Berkali-kali kalah tapi aku tak juga patah. Berkali-kali berdarah tapi belum juga mati. Seolah dunia ingin menyakitiku berkali-kali. Seolah-olah takdir ingin menghukumku lagi dan lagi. Menyalahkanmu tak ada guna, menyalahkan dunia hanya membuatku lebih berdosa. Tapi aku bisa apa?! Aku ingin berteriak dan menyatakan kekecewaan yang bertumpuk dalam dada. Belum lagi rasa sakit yang tak berujung yang selama ini ku simpan sendirian saja.
Aku ingin sekali saja merasa menang. Tak perlu kemenangan besar, cukup satu kemenangan sederhana, seperti lewat sejenak dalam pikiranmu yang sibuk atau tersenyum sekali tanpa ada luka yang ditutup-tutupi. Aku tak ingin kemenangan lain selain rasa bebas tanpa kebas, rasa utuh tanpa perlu takut merasa runtuh.
Bagaimana caranya meminta keadilan pada dunia sedang dunia tak bermata, berhidung, juga bertelinga? Ia tak akan mendengarku atau membalas tatapku. Aku ingin mengertikannya, memahaminya agar tak lagi dan lagi menyalahkannya. Agar aku paham aku pantas kalah, agar aku rendah diri dan mengerti alasan mengapa tersakiti.
Kuasa waktu dan paduan takdir memenjarakanku lagi pada titik ini. Titik dimana tak ada kamu dan aku yang berproses menjadi kita. Titik dimana keadaan mengarah pada aku yang terluka dan kau tetap bahagia. Apakah harus selalu seperti itu bagiannya? Satu orang terluka agar satu yang lain bisa bahagia?

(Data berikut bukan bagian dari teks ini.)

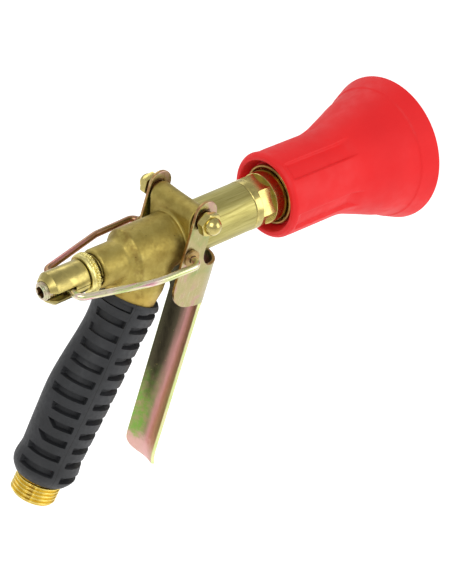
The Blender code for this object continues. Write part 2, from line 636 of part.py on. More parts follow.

Seperti mempersilakan seseorang menjejak surge sementara kita kian dekat pada neraka.
Dunia entah sampai kapan ia akan menyerang, tak perduli aku yang berkali-kali mengerang. Engkau entah sampai kapan kau akan menjadi tuli dan buta, tak perduli aku yang menghujamimu dengan segenap cinta. Rindu yang ku tutup dengan lapisan batu mengeras membentuk sebongkah kesombongan bernama setia. Entah setiap atau bodoh tepatnya, tapi ia menyatakan bersedia bahagia dalam luka. Dan lagi-lagi aku menyadari.. aku berputar pada babak lain kekalahan.